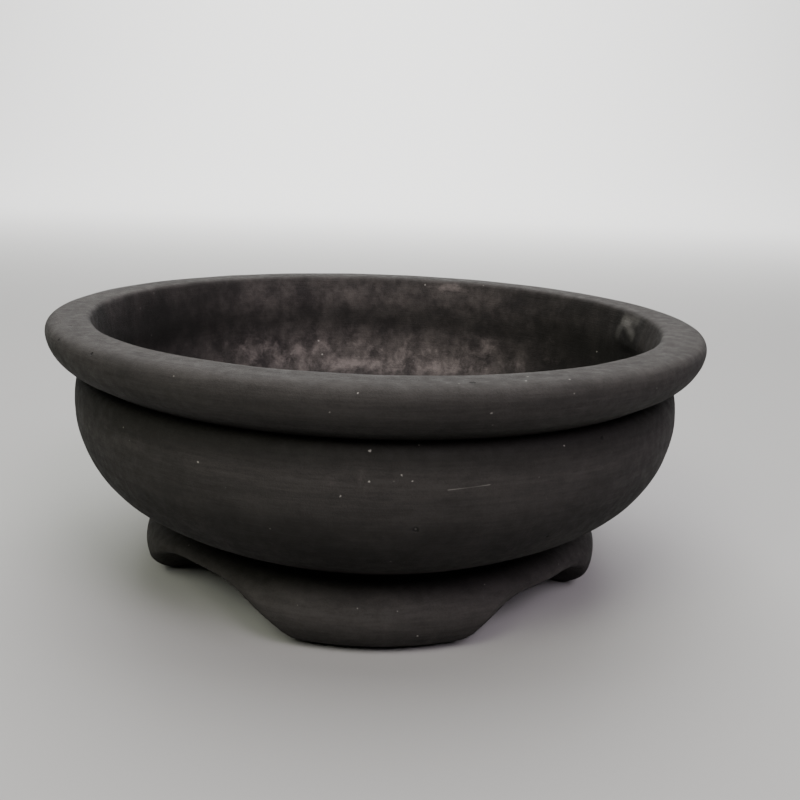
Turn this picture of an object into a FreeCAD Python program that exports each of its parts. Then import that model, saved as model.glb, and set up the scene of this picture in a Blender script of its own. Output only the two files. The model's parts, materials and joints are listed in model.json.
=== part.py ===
import FreeCAD, Part
import math
import os

# Round bonsai pot of unglazed clay. A bulging bowl with a rolled rim stands on a foot ring,
# and four arches cut through the ring leave four feet. Each clay member is its own solid.
# Millimetres. +Z is up, the origin is on the ground below the pot's centre, and the front
# foot faces -Y. Azimuths are in degrees from -Y, growing towards +X.

# Rim: a roll of clay, flattened on top
RIM_RADIUS = 90.0
RIM_WIDEST_HEIGHT = 70.2
RIM_UNDERSIDE_RADIUS = 86.2
RIM_UNDERSIDE_HEIGHT = 62.7
POT_HEIGHT = 74.2
MOUTH_RADIUS = 78.4
MOUTH_ROUNDING = 1.0

# Groove cut where the rim sits on the wall, and the belly's shoulder just below it
GROOVE_RADIUS = 81.0
GROOVE_HEIGHT = 60.4
SHOULDER_RADIUS = 82.6
SHOULDER_HEIGHT = 59.2
WALL_TOP_INNER_RADIUS = 76.6

# Belly of the bowl
BELLY_RADIUS = 84.1
BELLY_HEIGHT = 50.0
BOWL_INNER_RADIUS = 75.8

# Crease above the foot, and the floor slab inside it
CREASE_RADIUS = 57.2
CREASE_HEIGHT = 18.5
FLOOR_RADIUS = 50.0
FLOOR_THICKNESS = 8.0
DRAIN_HOLE_RADIUS = 11.0
WIRE_HOLE_RADIUS = 2.2
WIRE_HOLE_CIRCLE_RADIUS = 30.0
WIRE_HOLE_COUNT = 4

# Foot ring
FOOT_BULGE_RADIUS = 67.1
FOOT_BULGE_HEIGHT = 9.2
SOLE_OUTER_RADIUS = 59.0
SOLE_INNER_RADIUS = 50.0
FOOT_TOP_HEIGHT = 11.0

# Arches between the feet: azimuth of the middle, half width in degrees at the ground,
# height, and fullness. An arch of higher fullness has a flatter top and steeper flanks.
FRONT_RIGHT_ARCH = (45.5, 24.0, 12.5, 4.2)
BACK_RIGHT_ARCH = (131.5, 27.5, 13.2, 3)
BACK_LEFT_ARCH = (-133.5, 27.0, 13.2, 3)
FRONT_LEFT_ARCH = (-43.6, 28.0, 14.1, 3.1)
ARCHES = (FRONT_RIGHT_ARCH, BACK_RIGHT_ARCH, BACK_LEFT_ARCH, FRONT_LEFT_ARCH)
ARCH_INNER_REACH = 42.0
ARCH_OUTER_REACH = 76.0
ARCH_OVERRUN = 1.05
ARCH_STEPS = 12

# The way each foot faces, by the node it is written to
FOOT_DIRECTIONS = {
    "front_foot": FreeCAD.Vector(0, -1, 0),
    "right_foot": FreeCAD.Vector(1, 0, 0),
    "back_foot": FreeCAD.Vector(0, 1, 0),
    "left_foot": FreeCAD.Vector(-1, 0, 0),
}

FLOOR_TOP = CREASE_HEIGHT + FLOOR_THICKNESS
UP = FreeCAD.Vector(0, 0, 1)
ORIGIN = FreeCAD.Vector(0, 0, 0)


def section_point(radius, height):
    """A point of a section through the pot's axis."""
    return FreeCAD.Vector(radius, 0, height)


def line(start, end):
    return Part.LineSegment(section_point(*start), section_point(*end)).toShape()


def arc(start, middle, end):
    return Part.Arc(section_point(*start), section_point(*middle), section_point(*end)).toShape()


def smooth(points, directions=None):
    """A smooth curve through a few (radius, height) points, with given directions at its ends."""
    curve = Part.BSplineCurve()
    places = [section_point(*point) for point in points]
    if directions:
        start, end = (section_point(*direction) for direction in directions)
        curve.interpolate(Points=places, InitialTangent=start, FinalTangent=end)
    else:
        curve.interpolate(places)
    return curve.toShape()


def turned(edges):
    """The solid that a closed section sweeps in one full turn about the pot's axis."""
    face = Part.Face(Part.Wire(edges))
    return face.revolve(ORIGIN, UP, 360)


def floor_slab():
    """The flat floor, with one drainage hole and a circle of wire holes."""
    base = FreeCAD.Vector(0, 0, CREASE_HEIGHT)
    slab = Part.makeCylinder(FLOOR_RADIUS, FLOOR_THICKNESS, base)
    slab = slab.cut(Part.makeCylinder(DRAIN_HOLE_RADIUS, FLOOR_THICKNESS, base))
    for index in range(WIRE_HOLE_COUNT):
        angle = math.radians(360 / WIRE_HOLE_COUNT * (index + 0.5))
        centre = FreeCAD.Vector(
            WIRE_HOLE_CIRCLE_RADIUS * math.cos(angle),
            WIRE_HOLE_CIRCLE_RADIUS * math.sin(angle),
            CREASE_HEIGHT,
        )
        slab = slab.cut(Part.makeCylinder(WIRE_HOLE_RADIUS, FLOOR_THICKNESS, centre))
    return slab


def belly_wall():
    """The bowl's wall, from the crease above the foot to the groove below the rim."""
    crease = (CREASE_RADIUS, CREASE_HEIGHT)
    shoulder = (SHOULDER_RADIUS, SHOULDER_HEIGHT)
    groove = (GROOVE_RADIUS, GROOVE_HEIGHT)
    inner_top = (WALL_TOP_INNER_RADIUS, GROOVE_HEIGHT)
    cove_end = (FLOOR_RADIUS, FLOOR_TOP)
    outside = smooth([
        crease,
        (61.9, 21.0),
        (76.5, 31.0),
        (82.9, 42.5),
        (BELLY_RADIUS, BELLY_HEIGHT),
        shoulder,
    ])
    inside = smooth([
        inner_top,
        (BOWL_INNER_RADIUS, BELLY_HEIGHT),
        (71.0, 36.8),
        (59.5, 28.3),
        cove_end,
    ])
    return turned([
        outside,
        line(shoulder, groove),
        line(groove, inner_top),
        inside,
        line(cove_end, (FLOOR_RADIUS, CREASE_HEIGHT)),
        line((FLOOR_RADIUS, CREASE_HEIGHT), crease),
    ])


def rim_roll():
    """The rolled rim: round outside, flat on top, with a softened inner edge."""
    groove = (GROOVE_RADIUS, GROOVE_HEIGHT)
    underside = (RIM_UNDERSIDE_RADIUS, RIM_UNDERSIDE_HEIGHT)
    top_start = (86.6, POT_HEIGHT)
    outline = [
        underside,
        (88.9, 65.6),
        (RIM_RADIUS, RIM_WIDEST_HEIGHT),
        (89.7, 72.5),
        (88.8, 73.7),
        top_start,
    ]
    outside = smooth(outline, directions=[(1, 0.8), (-1, 0)])
    corner = MOUTH_ROUNDING * (1 - math.sqrt(0.5))
    mouth_top = (MOUTH_RADIUS + MOUTH_ROUNDING, POT_HEIGHT)
    mouth_corner = (MOUTH_RADIUS + corner, POT_HEIGHT - corner)
    mouth_side = (MOUTH_RADIUS, POT_HEIGHT - MOUTH_ROUNDING)
    inner_bottom = (WALL_TOP_INNER_RADIUS, GROOVE_HEIGHT)
    return turned([
        line(groove, underside),
        outside,
        line(top_start, mouth_top),
        arc(mouth_top, mouth_corner, mouth_side),
        arc(mouth_side, (77.2, 66.6), inner_bottom),
        line(inner_bottom, groove),
    ])


def whole_foot_ring():
    """The foot as a plain ring, before the arches are cut."""
    crease = (CREASE_RADIUS, CREASE_HEIGHT)
    sole_edge = (SOLE_OUTER_RADIUS, 0)
    inner_sole = (SOLE_INNER_RADIUS, 0)
    inner_top = (FLOOR_RADIUS, CREASE_HEIGHT)
    outside = smooth([
        sole_edge,
        (64.4, 3.5),
        (FOOT_BULGE_RADIUS, FOOT_BULGE_HEIGHT),
        (64.3, 14.7),
        crease,
    ])
    return turned([
        outside,
        line(crease, inner_top),
        line(inner_top, inner_sole),
        line(inner_sole, sole_edge),
    ])


def arch_edge(arch, radius):
    """The arch's outline at one distance from the pot's axis."""
    middle, half_width, height, fullness = arch
    points = []
    for step in range(ARCH_STEPS + 1):
        across = ARCH_OVERRUN * (2 * step / ARCH_STEPS - 1)
        azimuth = math.radians(middle + half_width * across)
        rise = height * (1 - abs(across) ** fullness)
        points.append(FreeCAD.Vector(radius * math.sin(azimuth), -radius * math.cos(azimuth), rise))
    curve = Part.BSplineCurve()
    curve.interpolate(points)
    return curve.toShape()


def arch_space(arch):
    """Everything below an arch, cut straight towards the pot's axis."""
    vault = Part.makeRuledSurface(arch_edge(arch, ARCH_OUTER_REACH), arch_edge(arch, ARCH_INNER_REACH))
    return vault.extrude(-2 * CREASE_HEIGHT * UP)


def foot_members():
    """The foot ring cut into its upper band and its four feet, by node."""
    ring = whole_foot_ring()
    for arch in ARCHES:
        ring = ring.cut(arch_space(arch))
    reach = FreeCAD.Vector(ARCH_OUTER_REACH, ARCH_OUTER_REACH, 0)
    lower = Part.makeBox(2 * ARCH_OUTER_REACH, 2 * ARCH_OUTER_REACH, FOOT_TOP_HEIGHT, -1 * reach)
    feet = ring.common(lower).Solids
    members = {"foot_ring": ring.cut(lower)}
    for node, direction in FOOT_DIRECTIONS.items():
        members[node] = max(feet, key=lambda foot: foot.CenterOfMass.dot(direction))
    return members


def write_parts():
    members = foot_members()
    members["floor_slab"] = floor_slab()
    members["belly_wall"] = belly_wall()
    members["rim_roll"] = rim_roll()
    os.makedirs("parts", exist_ok=True)
    for node, shape in members.items():
        shape.exportStep("parts/" + node + ".step")
        print(node, round(shape.Volume), shape.isValid(), len(shape.Solids))


write_parts()
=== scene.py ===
import bpy
import json
import math
import numpy as np
from mathutils import Matrix, Vector, noise
from mathutils.bvhtree import BVHTree


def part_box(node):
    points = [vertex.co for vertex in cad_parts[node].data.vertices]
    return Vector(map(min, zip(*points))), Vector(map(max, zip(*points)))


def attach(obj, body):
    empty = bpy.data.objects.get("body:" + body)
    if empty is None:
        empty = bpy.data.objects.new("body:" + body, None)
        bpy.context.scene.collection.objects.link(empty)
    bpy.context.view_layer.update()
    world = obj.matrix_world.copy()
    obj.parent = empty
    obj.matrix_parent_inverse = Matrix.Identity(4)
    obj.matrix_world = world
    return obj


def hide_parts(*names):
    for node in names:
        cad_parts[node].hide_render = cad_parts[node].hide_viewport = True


# A hand-made bonsai pot of bare charcoal clay. Each clay member of the frame is replaced by a
# mesh turned from the same section, with the marks of the hand on it: throwing rings, dents,
# softened edges, grit, dust and a smear of slip. Lengths are in millimetres until a mesh is
# made. An azimuth is measured from -Y and grows towards +X: in radians, but in degrees where
# it places a mark.

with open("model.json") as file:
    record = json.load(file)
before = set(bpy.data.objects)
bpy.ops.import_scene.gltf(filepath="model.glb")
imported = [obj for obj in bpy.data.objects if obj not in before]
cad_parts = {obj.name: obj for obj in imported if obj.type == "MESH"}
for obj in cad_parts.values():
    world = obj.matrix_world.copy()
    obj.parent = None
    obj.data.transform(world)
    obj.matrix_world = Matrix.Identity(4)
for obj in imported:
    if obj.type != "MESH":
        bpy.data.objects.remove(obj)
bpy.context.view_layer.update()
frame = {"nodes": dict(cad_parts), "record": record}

MM = 0.001

# Columns of points round the pot, and how far apart the points along its sections are
COLUMNS = 720
SPACING = 0.8
RIM_SPACING = 0.55
BOWL_SPACING = 1.2
WALL_SPACING = 1.1
FLOOR_SPACING = 1.0
FOOT_SPACING = 0.2


# ---------------------------------------------------------------- sizes read from the frame

def lowest(node):
    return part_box(node)[0] / MM


def highest(node):
    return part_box(node)[1] / MM


def mount(name):
    return next(m for m in frame["record"]["mounts"] if m["name"] == name)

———

_Exercise task_: Within the listing above, the range opens at the line with "for node, shape" and closes at the line with "bpy.context.scene.collection.objects.link(empty)". Reproduce exactly the lines of that range, including both ends.

_Task response_:
    for node, shape in members.items():
        shape.exportStep("parts/" + node + ".step")
        print(node, round(shape.Volume), shape.isValid(), len(shape.Solids))


write_parts()
=== scene.py ===
import bpy
import json
import math
import numpy as np
from mathutils import Matrix, Vector, noise
from mathutils.bvhtree import BVHTree


def part_box(node):
    points = [vertex.co for vertex in cad_parts[node].data.vertices]
    return Vector(map(min, zip(*points))), Vector(map(max, zip(*points)))


def attach(obj, body):
    empty = bpy.data.objects.get("body:" + body)
    if empty is None:
        empty = bpy.data.objects.new("body:" + body, None)
        bpy.context.scene.collection.objects.link(empty)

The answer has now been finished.